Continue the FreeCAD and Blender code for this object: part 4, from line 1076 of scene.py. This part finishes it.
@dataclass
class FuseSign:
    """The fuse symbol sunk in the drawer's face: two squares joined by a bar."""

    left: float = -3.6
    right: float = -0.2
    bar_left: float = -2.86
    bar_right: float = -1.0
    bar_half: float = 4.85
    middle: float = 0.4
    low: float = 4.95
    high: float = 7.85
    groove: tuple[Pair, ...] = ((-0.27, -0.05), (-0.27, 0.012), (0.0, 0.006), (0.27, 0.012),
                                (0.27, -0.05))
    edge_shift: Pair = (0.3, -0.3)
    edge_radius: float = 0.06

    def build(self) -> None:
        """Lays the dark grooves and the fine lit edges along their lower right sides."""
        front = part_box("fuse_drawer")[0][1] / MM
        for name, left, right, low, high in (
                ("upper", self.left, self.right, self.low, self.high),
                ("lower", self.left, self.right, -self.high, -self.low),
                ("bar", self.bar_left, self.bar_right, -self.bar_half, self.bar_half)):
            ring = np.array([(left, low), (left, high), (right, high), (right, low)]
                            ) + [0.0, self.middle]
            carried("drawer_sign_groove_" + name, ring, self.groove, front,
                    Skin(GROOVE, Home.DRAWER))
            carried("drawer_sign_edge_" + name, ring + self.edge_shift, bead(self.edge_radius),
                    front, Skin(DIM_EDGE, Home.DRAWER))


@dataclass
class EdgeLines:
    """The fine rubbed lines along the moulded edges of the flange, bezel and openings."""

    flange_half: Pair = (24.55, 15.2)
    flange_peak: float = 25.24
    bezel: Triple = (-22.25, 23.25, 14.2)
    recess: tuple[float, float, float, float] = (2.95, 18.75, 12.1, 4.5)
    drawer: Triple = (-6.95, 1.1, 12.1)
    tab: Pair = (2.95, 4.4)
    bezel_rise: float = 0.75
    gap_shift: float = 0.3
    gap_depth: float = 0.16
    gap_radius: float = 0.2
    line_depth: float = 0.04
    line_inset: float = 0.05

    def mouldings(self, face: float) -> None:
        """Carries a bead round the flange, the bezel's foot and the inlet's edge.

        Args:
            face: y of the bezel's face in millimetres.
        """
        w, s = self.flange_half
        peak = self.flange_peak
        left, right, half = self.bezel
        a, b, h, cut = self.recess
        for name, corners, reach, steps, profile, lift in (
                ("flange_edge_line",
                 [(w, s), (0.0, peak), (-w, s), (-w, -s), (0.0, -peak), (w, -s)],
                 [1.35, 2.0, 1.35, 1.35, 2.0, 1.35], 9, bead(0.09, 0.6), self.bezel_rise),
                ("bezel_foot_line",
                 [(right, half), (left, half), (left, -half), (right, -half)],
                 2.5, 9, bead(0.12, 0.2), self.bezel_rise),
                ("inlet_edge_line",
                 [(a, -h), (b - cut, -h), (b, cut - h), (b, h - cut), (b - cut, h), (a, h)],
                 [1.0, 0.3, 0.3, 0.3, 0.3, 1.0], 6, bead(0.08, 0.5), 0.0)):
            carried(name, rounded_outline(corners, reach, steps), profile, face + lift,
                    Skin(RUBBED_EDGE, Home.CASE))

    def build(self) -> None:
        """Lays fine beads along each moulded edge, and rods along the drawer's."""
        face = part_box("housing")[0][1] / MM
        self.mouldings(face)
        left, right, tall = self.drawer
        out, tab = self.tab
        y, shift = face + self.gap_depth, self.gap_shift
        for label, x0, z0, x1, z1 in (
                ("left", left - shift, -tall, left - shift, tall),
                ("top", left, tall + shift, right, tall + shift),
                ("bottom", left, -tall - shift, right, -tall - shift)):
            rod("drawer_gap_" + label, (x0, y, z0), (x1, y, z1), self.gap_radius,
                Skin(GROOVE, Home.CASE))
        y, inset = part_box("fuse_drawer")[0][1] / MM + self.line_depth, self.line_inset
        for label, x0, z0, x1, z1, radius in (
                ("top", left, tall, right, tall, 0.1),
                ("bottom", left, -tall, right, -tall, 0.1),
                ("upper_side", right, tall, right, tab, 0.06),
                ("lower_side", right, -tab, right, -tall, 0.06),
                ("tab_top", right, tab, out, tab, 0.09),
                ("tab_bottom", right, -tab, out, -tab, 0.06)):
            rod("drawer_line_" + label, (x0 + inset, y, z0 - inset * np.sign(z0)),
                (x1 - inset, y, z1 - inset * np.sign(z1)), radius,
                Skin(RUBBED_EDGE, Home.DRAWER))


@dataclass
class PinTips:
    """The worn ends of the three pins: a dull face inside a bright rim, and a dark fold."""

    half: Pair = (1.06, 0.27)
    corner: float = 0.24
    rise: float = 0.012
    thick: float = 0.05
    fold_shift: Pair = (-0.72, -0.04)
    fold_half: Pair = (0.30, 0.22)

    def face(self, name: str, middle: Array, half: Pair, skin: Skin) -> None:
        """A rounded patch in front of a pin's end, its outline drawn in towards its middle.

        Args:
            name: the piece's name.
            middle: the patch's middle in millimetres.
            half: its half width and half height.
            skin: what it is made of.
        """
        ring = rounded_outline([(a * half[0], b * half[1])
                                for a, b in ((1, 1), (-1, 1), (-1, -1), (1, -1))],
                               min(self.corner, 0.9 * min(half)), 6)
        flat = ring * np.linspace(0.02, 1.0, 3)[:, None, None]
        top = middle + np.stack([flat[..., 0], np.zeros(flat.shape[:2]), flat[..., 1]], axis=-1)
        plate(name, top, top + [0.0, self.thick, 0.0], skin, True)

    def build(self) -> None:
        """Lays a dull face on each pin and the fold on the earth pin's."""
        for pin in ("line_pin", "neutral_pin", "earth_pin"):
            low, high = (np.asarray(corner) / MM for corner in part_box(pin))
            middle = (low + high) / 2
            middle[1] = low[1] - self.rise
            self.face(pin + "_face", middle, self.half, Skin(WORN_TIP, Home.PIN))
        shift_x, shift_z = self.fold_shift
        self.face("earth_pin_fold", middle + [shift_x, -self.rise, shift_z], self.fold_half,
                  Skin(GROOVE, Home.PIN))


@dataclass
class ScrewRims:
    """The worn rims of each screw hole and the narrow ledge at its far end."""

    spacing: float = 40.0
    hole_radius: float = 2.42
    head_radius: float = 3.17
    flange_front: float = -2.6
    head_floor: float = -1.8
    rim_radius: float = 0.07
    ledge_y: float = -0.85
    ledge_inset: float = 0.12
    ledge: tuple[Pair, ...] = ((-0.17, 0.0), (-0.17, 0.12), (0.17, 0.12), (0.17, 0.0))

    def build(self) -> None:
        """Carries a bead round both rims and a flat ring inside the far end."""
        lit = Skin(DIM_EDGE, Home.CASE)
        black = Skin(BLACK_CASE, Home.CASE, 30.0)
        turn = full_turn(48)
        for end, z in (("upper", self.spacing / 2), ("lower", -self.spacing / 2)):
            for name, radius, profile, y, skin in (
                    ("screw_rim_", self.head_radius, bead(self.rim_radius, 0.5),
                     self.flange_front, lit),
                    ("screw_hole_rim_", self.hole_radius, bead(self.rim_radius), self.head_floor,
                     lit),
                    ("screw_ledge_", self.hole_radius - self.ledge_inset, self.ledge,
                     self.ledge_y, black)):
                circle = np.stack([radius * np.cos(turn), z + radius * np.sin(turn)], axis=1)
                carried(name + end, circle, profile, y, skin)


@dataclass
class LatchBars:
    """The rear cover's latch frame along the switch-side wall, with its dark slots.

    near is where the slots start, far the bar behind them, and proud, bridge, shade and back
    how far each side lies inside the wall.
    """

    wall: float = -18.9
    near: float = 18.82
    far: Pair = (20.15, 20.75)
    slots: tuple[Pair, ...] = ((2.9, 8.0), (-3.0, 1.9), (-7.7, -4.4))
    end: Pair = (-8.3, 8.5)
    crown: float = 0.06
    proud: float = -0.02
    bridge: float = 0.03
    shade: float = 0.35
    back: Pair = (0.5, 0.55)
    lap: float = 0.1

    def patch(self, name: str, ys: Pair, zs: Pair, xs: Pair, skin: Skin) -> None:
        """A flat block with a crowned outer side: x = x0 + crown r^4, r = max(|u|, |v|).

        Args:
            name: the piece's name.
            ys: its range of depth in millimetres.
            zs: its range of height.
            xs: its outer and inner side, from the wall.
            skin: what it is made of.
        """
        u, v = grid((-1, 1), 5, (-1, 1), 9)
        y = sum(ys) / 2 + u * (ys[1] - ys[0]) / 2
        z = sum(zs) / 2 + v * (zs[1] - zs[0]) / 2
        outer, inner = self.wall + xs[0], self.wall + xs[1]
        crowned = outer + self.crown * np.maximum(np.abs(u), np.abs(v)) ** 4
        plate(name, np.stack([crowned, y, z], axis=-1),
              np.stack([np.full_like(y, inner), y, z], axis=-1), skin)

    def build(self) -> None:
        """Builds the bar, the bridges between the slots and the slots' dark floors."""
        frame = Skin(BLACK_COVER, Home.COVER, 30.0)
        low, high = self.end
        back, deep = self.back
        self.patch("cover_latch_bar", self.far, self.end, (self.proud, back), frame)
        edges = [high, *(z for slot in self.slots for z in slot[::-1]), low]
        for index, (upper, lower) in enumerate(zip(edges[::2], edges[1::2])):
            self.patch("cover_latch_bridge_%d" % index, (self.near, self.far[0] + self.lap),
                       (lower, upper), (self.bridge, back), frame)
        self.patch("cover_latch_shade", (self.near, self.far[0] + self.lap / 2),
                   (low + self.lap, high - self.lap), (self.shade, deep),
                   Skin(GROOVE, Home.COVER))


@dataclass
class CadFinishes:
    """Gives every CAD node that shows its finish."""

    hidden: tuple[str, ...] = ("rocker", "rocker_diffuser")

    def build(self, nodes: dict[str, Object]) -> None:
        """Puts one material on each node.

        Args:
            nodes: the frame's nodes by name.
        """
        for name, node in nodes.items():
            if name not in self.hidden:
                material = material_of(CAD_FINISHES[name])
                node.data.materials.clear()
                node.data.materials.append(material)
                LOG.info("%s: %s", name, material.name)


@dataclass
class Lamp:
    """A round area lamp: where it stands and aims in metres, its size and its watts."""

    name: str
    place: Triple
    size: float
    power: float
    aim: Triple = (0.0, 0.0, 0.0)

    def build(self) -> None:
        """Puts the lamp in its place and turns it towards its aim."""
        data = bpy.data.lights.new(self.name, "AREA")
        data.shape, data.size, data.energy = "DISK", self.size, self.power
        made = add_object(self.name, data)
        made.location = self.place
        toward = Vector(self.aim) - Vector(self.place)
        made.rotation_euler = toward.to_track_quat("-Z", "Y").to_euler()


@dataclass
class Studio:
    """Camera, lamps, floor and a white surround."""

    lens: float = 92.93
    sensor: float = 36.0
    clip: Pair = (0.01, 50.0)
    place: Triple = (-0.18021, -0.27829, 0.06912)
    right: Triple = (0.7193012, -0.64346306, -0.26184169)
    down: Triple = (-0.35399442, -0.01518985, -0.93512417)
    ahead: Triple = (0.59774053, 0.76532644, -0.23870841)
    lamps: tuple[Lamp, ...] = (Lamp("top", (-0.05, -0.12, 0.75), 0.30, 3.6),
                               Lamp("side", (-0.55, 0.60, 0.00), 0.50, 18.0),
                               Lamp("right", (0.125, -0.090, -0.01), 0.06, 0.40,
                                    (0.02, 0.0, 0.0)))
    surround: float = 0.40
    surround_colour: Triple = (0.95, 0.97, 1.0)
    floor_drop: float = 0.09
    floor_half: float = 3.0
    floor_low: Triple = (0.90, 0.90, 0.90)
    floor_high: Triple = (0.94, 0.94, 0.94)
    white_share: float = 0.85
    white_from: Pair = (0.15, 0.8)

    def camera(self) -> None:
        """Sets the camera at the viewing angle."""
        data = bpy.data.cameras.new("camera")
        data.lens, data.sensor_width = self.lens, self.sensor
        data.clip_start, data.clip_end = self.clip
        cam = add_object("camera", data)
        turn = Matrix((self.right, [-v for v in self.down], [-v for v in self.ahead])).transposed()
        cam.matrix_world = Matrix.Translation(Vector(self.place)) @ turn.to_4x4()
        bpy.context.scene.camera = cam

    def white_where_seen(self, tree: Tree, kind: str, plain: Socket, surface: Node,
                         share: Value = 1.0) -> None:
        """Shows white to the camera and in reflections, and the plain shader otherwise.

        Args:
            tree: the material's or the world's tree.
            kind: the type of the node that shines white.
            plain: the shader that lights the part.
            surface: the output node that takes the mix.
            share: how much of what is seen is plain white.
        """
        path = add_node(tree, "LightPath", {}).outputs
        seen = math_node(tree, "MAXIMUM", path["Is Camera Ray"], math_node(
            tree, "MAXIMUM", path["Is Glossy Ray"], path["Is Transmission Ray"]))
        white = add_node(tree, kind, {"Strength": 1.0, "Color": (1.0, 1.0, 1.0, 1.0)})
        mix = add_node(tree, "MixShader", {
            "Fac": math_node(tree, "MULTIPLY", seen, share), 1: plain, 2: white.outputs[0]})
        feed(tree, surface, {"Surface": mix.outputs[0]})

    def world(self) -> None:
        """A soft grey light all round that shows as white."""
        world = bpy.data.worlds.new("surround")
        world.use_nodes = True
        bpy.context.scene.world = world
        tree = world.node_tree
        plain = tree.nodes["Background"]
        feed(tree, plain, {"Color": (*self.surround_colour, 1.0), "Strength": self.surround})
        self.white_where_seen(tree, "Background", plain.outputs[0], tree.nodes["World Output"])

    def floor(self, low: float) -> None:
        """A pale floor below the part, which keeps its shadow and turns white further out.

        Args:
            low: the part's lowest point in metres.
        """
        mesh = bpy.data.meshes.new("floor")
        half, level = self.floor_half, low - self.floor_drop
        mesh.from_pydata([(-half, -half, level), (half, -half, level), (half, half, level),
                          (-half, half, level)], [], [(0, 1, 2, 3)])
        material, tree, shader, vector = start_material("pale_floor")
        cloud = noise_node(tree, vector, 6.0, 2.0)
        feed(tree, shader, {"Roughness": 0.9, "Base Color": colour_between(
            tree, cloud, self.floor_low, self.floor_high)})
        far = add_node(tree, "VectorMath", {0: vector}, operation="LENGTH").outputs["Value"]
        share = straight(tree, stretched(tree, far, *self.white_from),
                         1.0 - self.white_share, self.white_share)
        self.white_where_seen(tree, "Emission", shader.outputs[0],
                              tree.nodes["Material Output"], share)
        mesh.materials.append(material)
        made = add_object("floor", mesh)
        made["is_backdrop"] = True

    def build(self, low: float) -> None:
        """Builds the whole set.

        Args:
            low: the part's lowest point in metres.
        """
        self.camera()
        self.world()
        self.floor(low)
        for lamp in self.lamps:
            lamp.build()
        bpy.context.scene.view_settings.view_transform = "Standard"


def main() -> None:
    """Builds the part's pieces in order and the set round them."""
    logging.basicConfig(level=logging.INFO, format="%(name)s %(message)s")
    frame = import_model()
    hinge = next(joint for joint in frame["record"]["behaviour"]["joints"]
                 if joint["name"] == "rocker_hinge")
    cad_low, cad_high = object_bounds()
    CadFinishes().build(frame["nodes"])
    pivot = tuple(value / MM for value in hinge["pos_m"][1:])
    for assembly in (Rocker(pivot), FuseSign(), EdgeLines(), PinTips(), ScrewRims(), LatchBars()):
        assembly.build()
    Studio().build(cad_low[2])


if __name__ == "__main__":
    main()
########
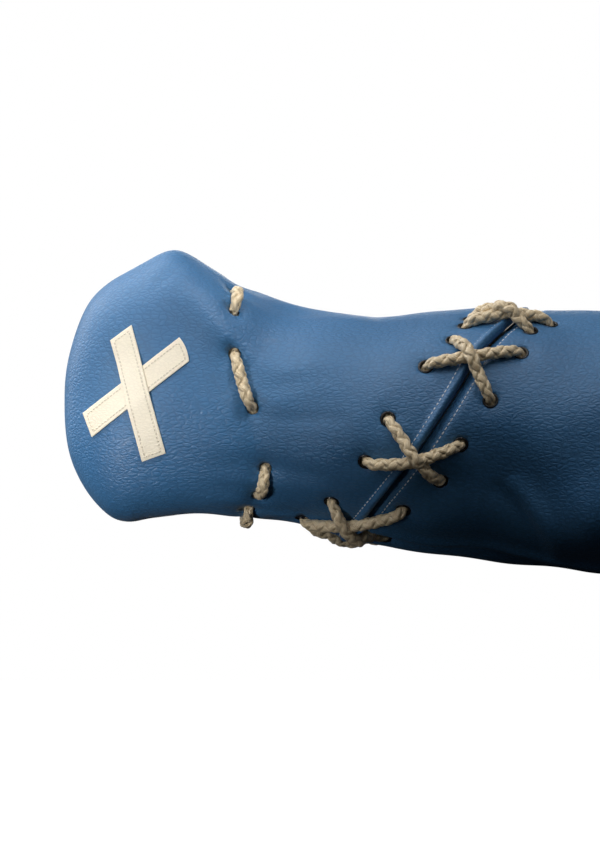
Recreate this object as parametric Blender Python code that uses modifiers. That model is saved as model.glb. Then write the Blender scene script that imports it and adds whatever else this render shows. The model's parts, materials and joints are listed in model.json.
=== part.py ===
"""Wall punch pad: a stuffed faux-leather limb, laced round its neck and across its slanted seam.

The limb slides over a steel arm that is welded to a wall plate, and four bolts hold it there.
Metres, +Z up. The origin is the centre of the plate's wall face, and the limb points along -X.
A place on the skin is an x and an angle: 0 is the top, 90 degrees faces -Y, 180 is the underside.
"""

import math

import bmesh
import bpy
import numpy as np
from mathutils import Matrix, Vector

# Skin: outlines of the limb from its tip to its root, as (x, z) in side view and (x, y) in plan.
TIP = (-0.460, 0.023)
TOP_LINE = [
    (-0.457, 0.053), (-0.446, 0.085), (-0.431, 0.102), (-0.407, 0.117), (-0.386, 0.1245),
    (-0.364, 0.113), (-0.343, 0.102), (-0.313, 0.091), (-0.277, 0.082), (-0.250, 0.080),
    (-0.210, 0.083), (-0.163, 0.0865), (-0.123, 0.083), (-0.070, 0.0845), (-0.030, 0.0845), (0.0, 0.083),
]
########
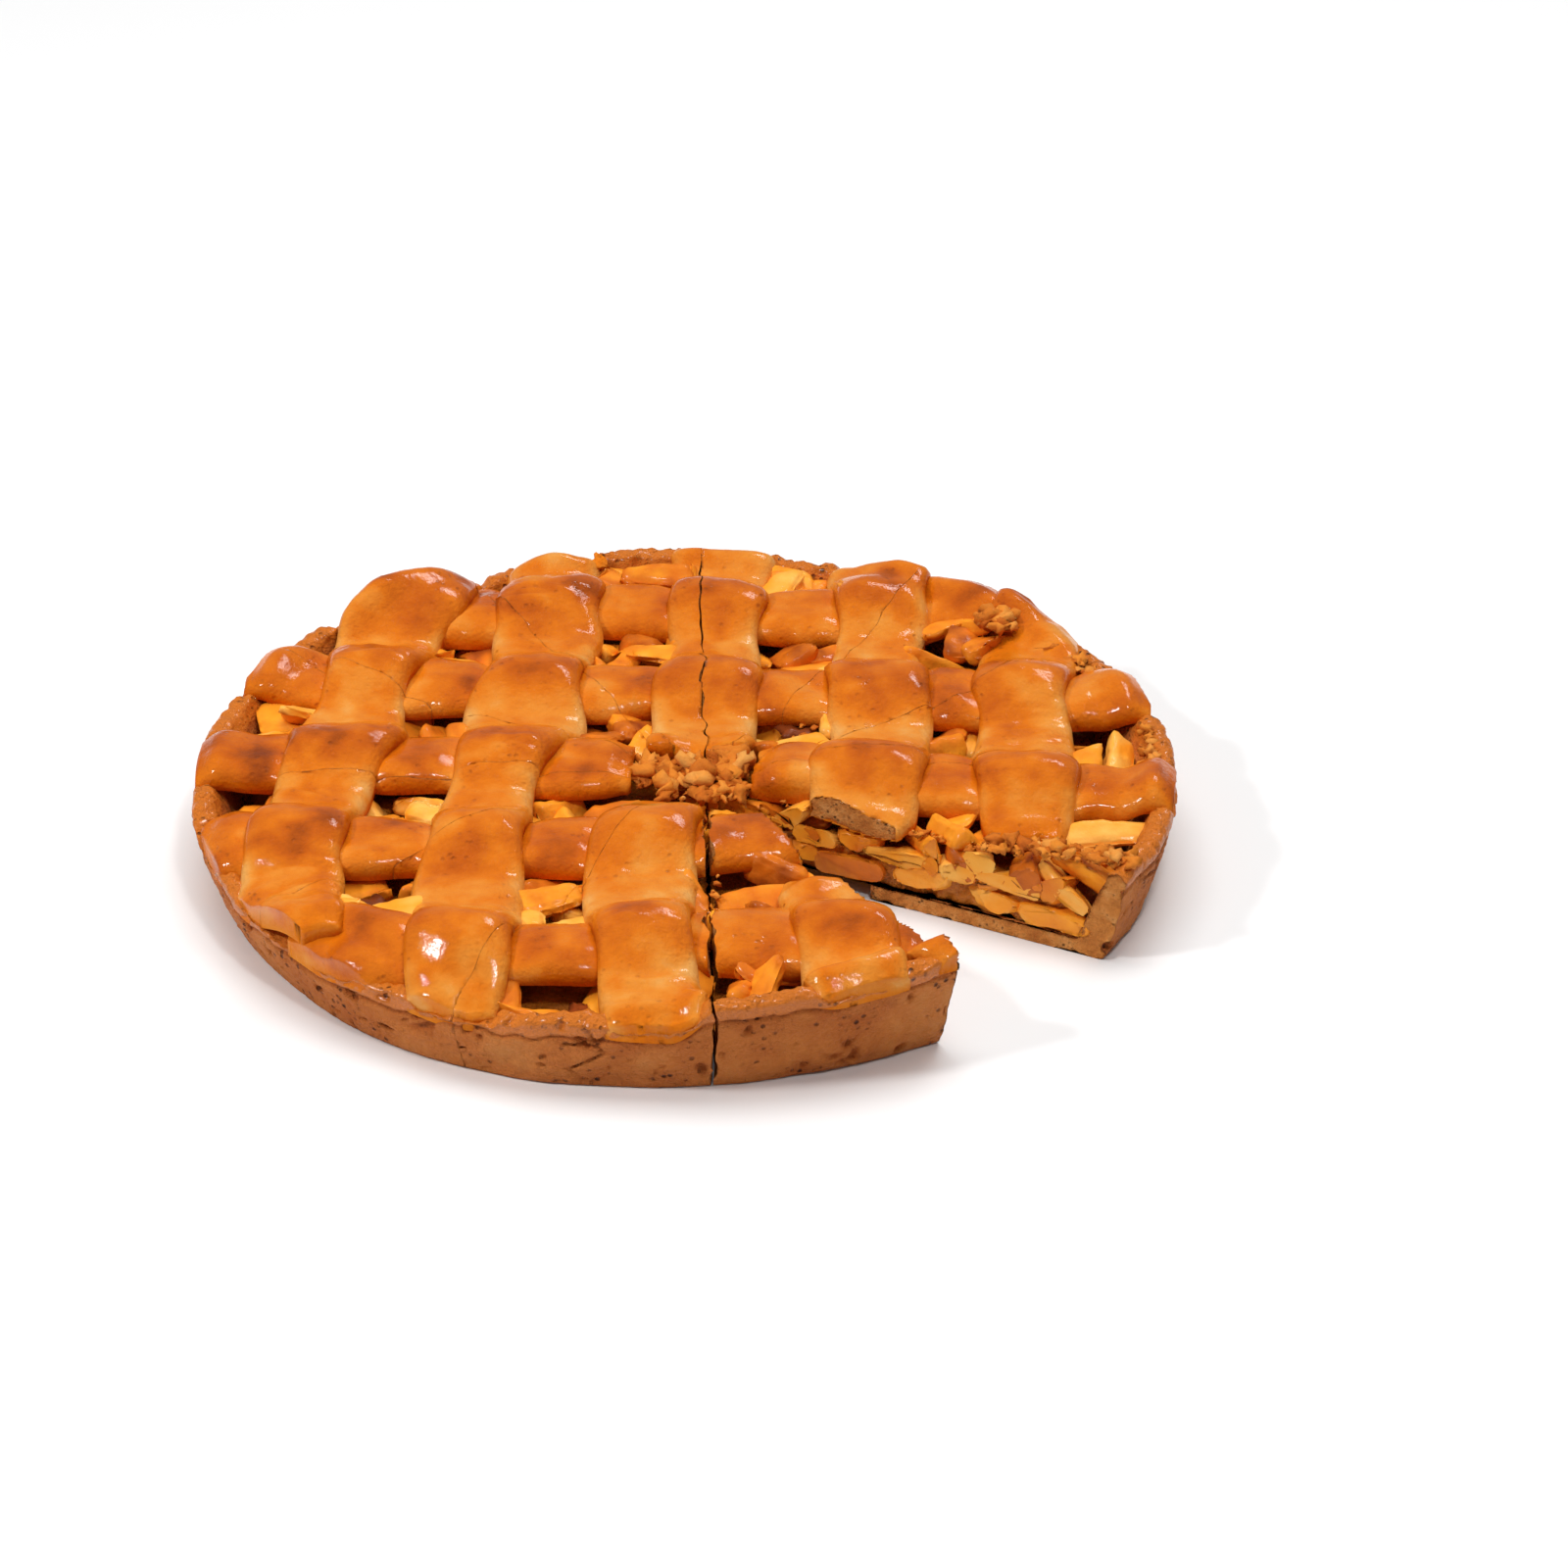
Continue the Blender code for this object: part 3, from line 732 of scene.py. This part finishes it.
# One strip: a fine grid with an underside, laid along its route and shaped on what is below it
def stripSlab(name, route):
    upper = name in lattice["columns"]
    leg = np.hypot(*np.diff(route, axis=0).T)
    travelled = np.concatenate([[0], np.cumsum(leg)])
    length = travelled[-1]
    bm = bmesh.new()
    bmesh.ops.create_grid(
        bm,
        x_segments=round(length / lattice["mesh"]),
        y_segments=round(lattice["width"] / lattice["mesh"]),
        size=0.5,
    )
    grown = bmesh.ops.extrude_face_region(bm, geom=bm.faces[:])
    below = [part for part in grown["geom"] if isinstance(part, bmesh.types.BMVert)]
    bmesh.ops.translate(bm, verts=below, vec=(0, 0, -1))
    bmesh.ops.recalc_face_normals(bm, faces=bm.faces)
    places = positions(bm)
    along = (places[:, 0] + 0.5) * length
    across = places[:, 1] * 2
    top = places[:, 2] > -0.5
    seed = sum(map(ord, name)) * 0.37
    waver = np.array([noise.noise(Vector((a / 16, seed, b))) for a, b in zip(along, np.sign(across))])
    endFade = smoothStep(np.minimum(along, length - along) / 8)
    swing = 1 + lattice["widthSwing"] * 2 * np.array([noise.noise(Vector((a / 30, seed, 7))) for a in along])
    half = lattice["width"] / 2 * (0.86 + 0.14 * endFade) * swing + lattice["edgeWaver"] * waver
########
-- Problem details --
What do the lines above say from the one containing "Continue the FreeCAD" down to the one containing "the dark grooves"? Return them exactly, both end lines included, and only them.

-- Solution below --
Continue the FreeCAD and Blender code for this object: part 4, from line 1076 of scene.py. This part finishes it.
@dataclass
class FuseSign:
    """The fuse symbol sunk in the drawer's face: two squares joined by a bar."""

    left: float = -3.6
    right: float = -0.2
    bar_left: float = -2.86
    bar_right: float = -1.0
    bar_half: float = 4.85
    middle: float = 0.4
    low: float = 4.95
    high: float = 7.85
    groove: tuple[Pair, ...] = ((-0.27, -0.05), (-0.27, 0.012), (0.0, 0.006), (0.27, 0.012),
                                (0.27, -0.05))
    edge_shift: Pair = (0.3, -0.3)
    edge_radius: float = 0.06

    def build(self) -> None:
        """Lays the dark grooves and the fine lit edges along their lower right sides."""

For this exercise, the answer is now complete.